I guess if there is one thing to be said about me is that despite my struggles, I don’t give up easily.  That… and I also try my best to understand myself.  If one way won’t work – I will try to find another.  So yesterday I went to the art store and bought a different type of art book, one in which you can paint or draw and then tear out the page should you so desire.  This way, if I’m not happy with it – it does not have to be permanent.  It will not blemish the rest of the book.
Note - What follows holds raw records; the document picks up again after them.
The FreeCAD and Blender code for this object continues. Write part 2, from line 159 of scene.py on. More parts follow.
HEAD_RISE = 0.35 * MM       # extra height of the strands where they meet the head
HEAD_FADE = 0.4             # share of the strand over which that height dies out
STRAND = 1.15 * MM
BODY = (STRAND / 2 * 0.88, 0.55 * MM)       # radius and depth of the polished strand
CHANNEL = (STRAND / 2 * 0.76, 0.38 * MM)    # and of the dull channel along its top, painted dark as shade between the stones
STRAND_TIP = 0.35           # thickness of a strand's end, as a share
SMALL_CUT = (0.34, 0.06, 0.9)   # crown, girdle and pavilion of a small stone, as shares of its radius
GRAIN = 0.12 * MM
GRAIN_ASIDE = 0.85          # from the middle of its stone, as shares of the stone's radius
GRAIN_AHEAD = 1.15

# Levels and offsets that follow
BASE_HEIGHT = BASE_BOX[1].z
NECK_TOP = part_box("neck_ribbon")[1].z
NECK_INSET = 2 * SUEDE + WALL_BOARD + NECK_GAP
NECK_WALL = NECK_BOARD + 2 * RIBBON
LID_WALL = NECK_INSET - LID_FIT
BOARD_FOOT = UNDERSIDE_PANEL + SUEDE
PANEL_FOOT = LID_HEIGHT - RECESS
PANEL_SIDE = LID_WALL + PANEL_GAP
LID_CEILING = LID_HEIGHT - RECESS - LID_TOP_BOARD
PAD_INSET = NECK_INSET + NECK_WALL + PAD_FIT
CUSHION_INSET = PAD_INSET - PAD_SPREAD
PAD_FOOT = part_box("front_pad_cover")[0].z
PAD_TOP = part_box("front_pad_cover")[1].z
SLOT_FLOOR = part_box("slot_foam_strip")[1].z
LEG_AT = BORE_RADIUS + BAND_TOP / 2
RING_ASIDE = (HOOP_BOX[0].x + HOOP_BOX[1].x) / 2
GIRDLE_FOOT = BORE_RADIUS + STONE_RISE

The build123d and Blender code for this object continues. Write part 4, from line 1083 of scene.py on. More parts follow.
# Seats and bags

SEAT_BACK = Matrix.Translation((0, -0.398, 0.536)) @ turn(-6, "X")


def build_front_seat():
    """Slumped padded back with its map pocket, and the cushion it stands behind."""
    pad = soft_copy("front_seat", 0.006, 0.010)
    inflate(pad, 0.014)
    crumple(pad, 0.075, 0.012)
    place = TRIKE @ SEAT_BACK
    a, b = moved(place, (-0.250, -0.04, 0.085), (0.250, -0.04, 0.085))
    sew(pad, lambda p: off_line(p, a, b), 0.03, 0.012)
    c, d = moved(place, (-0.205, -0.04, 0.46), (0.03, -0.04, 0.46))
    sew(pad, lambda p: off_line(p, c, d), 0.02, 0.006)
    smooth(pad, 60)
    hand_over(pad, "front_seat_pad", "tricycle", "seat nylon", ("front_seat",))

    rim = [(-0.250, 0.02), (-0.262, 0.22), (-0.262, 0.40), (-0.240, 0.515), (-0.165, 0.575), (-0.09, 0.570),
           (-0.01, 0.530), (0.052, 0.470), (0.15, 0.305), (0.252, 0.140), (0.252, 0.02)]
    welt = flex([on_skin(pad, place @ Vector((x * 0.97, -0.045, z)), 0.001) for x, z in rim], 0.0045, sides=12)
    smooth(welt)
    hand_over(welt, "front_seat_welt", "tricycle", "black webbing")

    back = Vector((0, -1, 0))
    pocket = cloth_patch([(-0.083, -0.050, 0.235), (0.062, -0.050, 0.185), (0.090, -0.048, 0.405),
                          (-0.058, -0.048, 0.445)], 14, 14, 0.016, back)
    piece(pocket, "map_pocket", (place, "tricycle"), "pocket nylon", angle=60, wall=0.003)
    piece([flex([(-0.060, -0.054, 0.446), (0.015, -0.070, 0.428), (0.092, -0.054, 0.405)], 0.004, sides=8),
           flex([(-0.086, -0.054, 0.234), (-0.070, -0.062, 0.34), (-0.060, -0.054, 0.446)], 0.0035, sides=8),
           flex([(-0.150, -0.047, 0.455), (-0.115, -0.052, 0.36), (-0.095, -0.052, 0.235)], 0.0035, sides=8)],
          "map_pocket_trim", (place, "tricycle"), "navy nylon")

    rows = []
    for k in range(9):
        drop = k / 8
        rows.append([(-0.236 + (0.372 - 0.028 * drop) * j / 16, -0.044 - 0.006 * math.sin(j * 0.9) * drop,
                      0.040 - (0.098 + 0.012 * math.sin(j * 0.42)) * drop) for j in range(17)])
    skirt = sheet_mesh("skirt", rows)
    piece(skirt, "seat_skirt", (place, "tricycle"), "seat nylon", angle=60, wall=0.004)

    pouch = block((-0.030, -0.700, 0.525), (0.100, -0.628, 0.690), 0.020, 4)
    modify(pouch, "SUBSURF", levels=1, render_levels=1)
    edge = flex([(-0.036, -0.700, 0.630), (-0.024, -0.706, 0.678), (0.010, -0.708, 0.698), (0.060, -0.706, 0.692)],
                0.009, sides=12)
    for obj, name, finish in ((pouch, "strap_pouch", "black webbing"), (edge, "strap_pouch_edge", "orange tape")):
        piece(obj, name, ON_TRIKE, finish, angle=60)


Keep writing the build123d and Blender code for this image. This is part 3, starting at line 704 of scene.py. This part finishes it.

I’ve given myself permission to get rid of anything I am unhappy with, as long as I allow myself to create… and I promise to wait on my decision.  I don’t know if it is going to make a difference or not, but should I have time this week, I am going to try.  I’m hoping that someday I will learn to be as carefree as the children I have been blessed to raise and I also hope that I can be as gentle and as understanding toward myself as I have been for them.  I think we all need to learn to do more of that for ourselves and  I truly don’t believe that it is ever too late to learn.


© Sumyanna 2018




11 Comments Add yours

  1. only way that I can get better at what I want to do is to try… Thanks for sharing .. loved it

    Liked by 1 person

  2. I find myself amazed that I put out words, potentially to be judged. I keep my posts short and the content light, looking for a laugh, or at least a smile. I read, and re-read, mostly looking for typos, but also to tweak the words. It has taken me all these years to allow myself to do anything like this. And you know what? It’s okay.

    Liked by 1 person

    1. Sumyanna says:

      You’re not alone in the amazement. I have so enjoyed your posts, all of them! I do go over my work after a few minutes of posting and there are times I do actually edit, but I know that trying to be perfect can keep so many stopped in their tracks. Sometimes refusing to allow it to take over helps me just get in there and write. I think it’s good that we allow ourselves to be human, make mistakes… and in the end, see that our words do have value. It’s a gift I wish I could have given my younger self 😉

      Liked by 1 person

      1. I had to take a psychological test for dental hygiene school. It was probably a standard test, but you had a few statements and had to choose the one that was most like you, or the one you hated the least. If found myself choosing “I want to write the Great American Novel” so many times, both because it was the most like me but sometimes because it was the least objectionable. I had to wonder if I was choosing the right profession after a while. Later I remember thinking I was a failure because I was almost 30 years old and hadn’t written that novel yet. LOL. I guess it’s all those years worth of experiences that have finally let me do or say what I want and not worry about what others may say or think about it. Feels good.


        1. Sumyanna says:

          Wow – I thought I replied to this (and probably did) on my phone but comments never get through 😦 I know exactly how you feel and I guess that blogging has helped me (at least in some way) be able to express myself and that is enough for me. It’s so good to be able to speak, but also to share. Beyond that… I really enjoy learning more about other peoples’ experiences as well. It is a gift, truly, to communicate!

          Liked by 1 person

          1. Yes, it is. If I am okay these days it’s due in large part to the internet! And new friends like you.


          2. Sumyanna says:

            Ah, you made me smile. Right back at ya!

            Liked by 1 person

  3. 7128788elf says:

    Hi Sumyanna, great to have you back, and read your work again. Auden as a poet kept on changing his poems, Every time a new collected or selected poems came out, he first of all changed the poems yet again. I usually write my pieces straight onto the computer, then read them through, correct mistakes then publish. Before sending the poems in for publication in small journals or in a book, I then spend many hours getting the poem completely right, which includes getting Genevieve to check the spelling. I also sometimes do a few paintings, and give most away to friends.I used to run creativity classes at the library for free. I had just 3 rules. 1.Anyone that comes must partake in the class, 2. Every one must either read or present their work and 3. as a long time project must publish. We all had great fun (I did the exercise as well) and many of those people are now well known poets artists and sculptors, which is great. Enough, best wishes and blessings Charles.


    1. Sumyanna says:

      I normally don’t edit until after the fact, and by that (I mean) I write and just allow it to flow. After writing, I then go over it again and again, reading it as if it is someone elses’ poem. I try to make sure it flows properly, makes sense, and make any corrections. I think the main thing is that I don’t over-edit while writing. I think that has often tripped me up in the past and I’d sit there with a blank page, afraid to write at all. Now, I just write and worry about that later.

      As for those classes, I seriously wish they had those available everywhere. What a blessing to be a part of that. Sounds incredibly inspiring!

      Liked by 1 person

      1. 7128788elf says:

        Round here there are lots of creative writing classes, including a tall three universities. They are very inspiring, and writes a huge amount when at them, I did two on the Greek island of Kos, and in the two weeks wrote 2 short stories, 75 poems and a whole book of ideas and diary entries. This until recently was some of my best work. It will be difficult though to undertake with a family, and home schooling.